Although she contrived to calm Jazz’s panic and persuade him out of the barn, she passed out soon afterwards from smoke inhalation. Surfacing from the worst effects, she then found herself in a private room in the local hospital with Duarte stationed by her bedside.

The instant she opened her eyes, Duarte sprang up and approached the bed, his appearance startling her out of what remained of her scrambled wits. ‘Risking your own life to save my dog was incredibly foolish and incredibly brave,’ he murmured with a reflective smile that in spite of its haunting brevity had more charm than she had believed any smile might possess.

‘I just didn’t think,’ she mumbled, transfixed by the drop-dead gorgeous effect of him smiling.

‘You are a heroine. I contacted your family.’ His strong jawline squared. ‘I understand that they are very busy people and, of course, I told them that you were already recovering. I am not sure whether or not they will find it possible to visit.’

Paling at that sympathetic rendering of her family’s evident lack of concern at the news that she had been hospitalised, Emily veiled her pained gaze. ‘Thanks…’

‘It is I who am in debt to you. One of the grooms had the courage to confess that, but for you, Jazz would have spent every hour of my absence imprisoned in that barn,’ Duarte admitted grimly. ‘You are the only one in a staff of almost twenty who had the kindness to take care of his needs.’
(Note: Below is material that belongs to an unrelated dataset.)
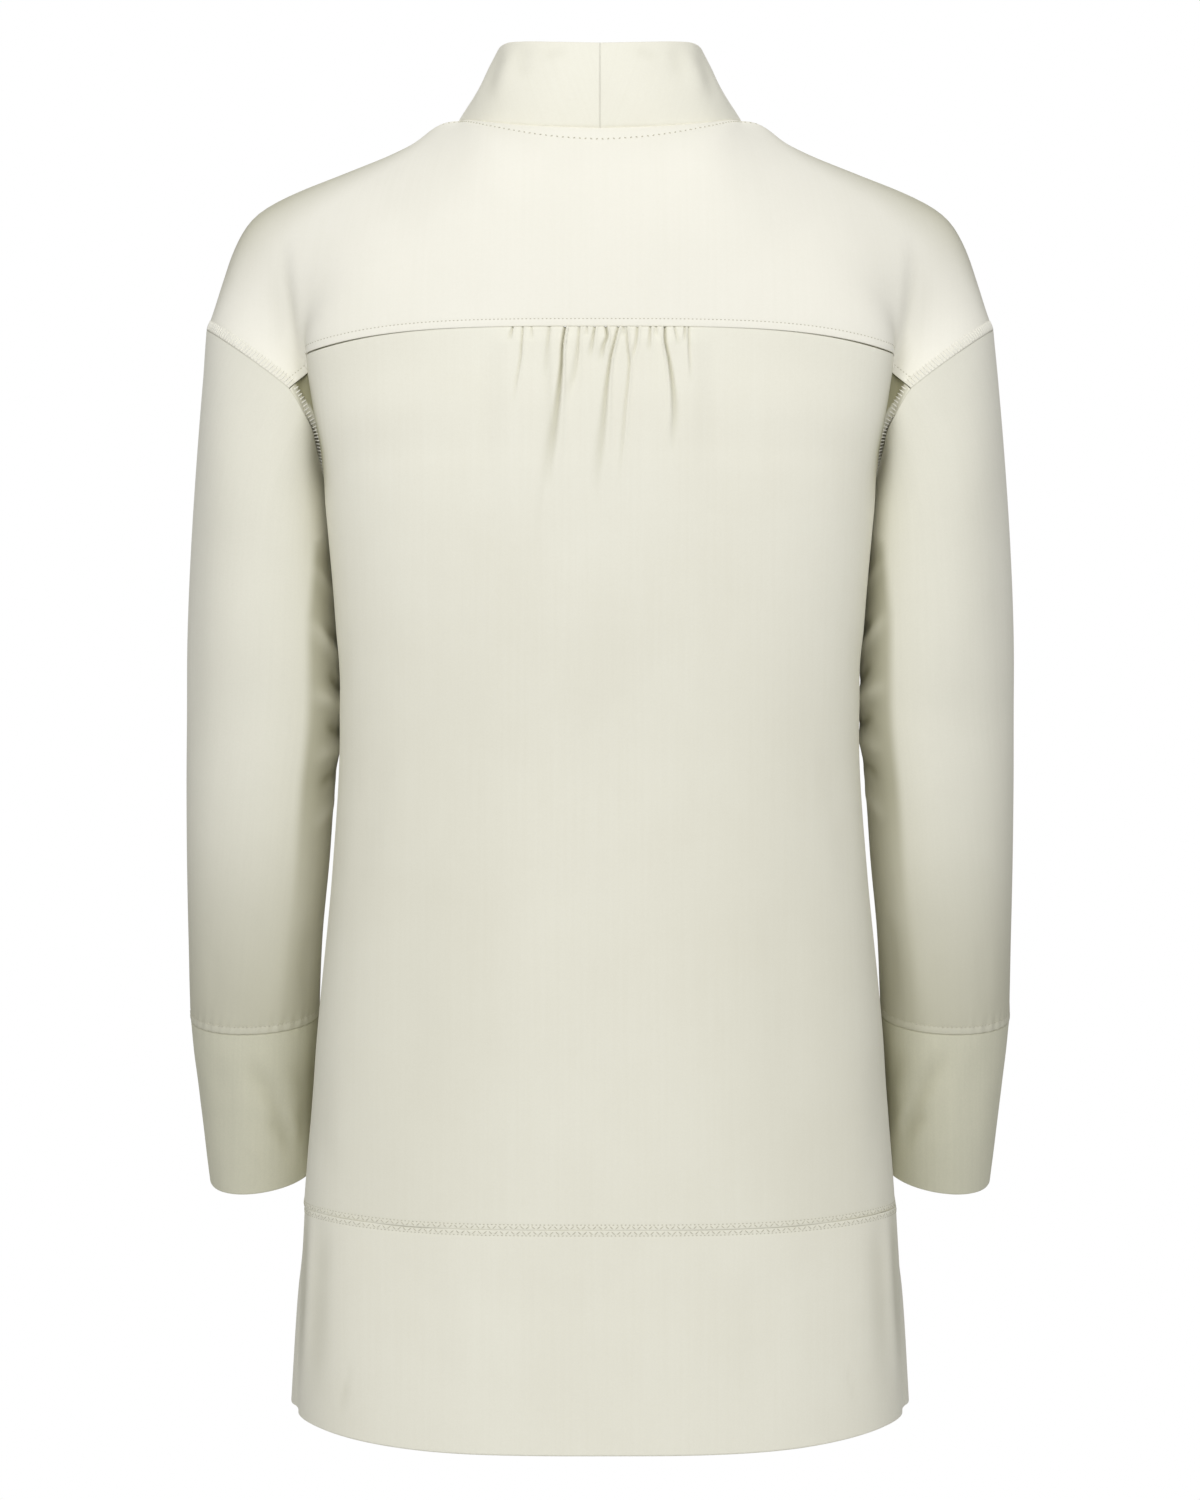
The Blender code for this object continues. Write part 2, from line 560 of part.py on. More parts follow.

Embarrassed by that unsought accolade, Emily muttered, ‘I just like animals and Jazz may be a bit daft but he’s very loving.’

The forbidding look on his lean dark features dissipated and he vented a rueful laugh. ‘Jazz has a brain the size of a pea. He was my sister’s dog. After her death, he should have been rehomed but I did not have the heart to part with him.’ His face shadowed again. ‘Perhaps that was a selfish decision for I am often away on business—’

‘No. He just adores you. I couldn’t get him to settle at night until I got the housekeeper to give me an old sweater of yours to put in his bed,’ Emily volunteered in a rush.

There was an awkward little silence. Faint colour now scored his superb cheekbones. He studied her through black lashes lush as silk fans, palpably questioning why he had unbent to such an extent with her. A minute later, he had been the powerful banker again, politely taking his departure, having done his duty in visiting her. A magnificent bouquet of flowers and a basket of fruit had been delivered soon after his departure. She had not expected to see him again except at a distance when he was at the manor.

But the next day when she was released from hospital, Duarte picked her up and insisted on driving her home to convalesce with her family. She spent the whole journey falling deeper and deeper in love with a guy so out of her reach he might as well have come from another galaxy. There was only a little conversation during that drive for Duarte was often on the phone.

Her family took one astonished but thrilled look at Duarte and his chauffeur-driven limousine and invited him to stay to dinner. Billionaire single bankers were hugely welcome in a house containing two young, beautiful single blondes. Indeed, her sisters Hermione and Corinne had competed for Duarte’s attention with outrageous flattery and provocative innuendoes. Sunk in the background as usual by their flirtatious charm, Emily had felt painfully like the ugly duckling amongst the swans.

Emily was sprung back to the present by the necessity of boarding the jet. Soon after take-off, she realised that Jamie was overtired and cross. The steward showed her into a rear compartment where a special travel cot already waited in readiness for its small occupant. It took Emily a good twenty minutes to settle Jamie and then, with pronounced reluctance, she returned to the luxurious main cabin again.

Duarte rose from his seat and straightened to his full commanding height. ‘Is Jamie asleep?’

Emily nodded jerkily, her tension rising by the second.

‘Verbal responses would be welcome,’ Duarte added drily.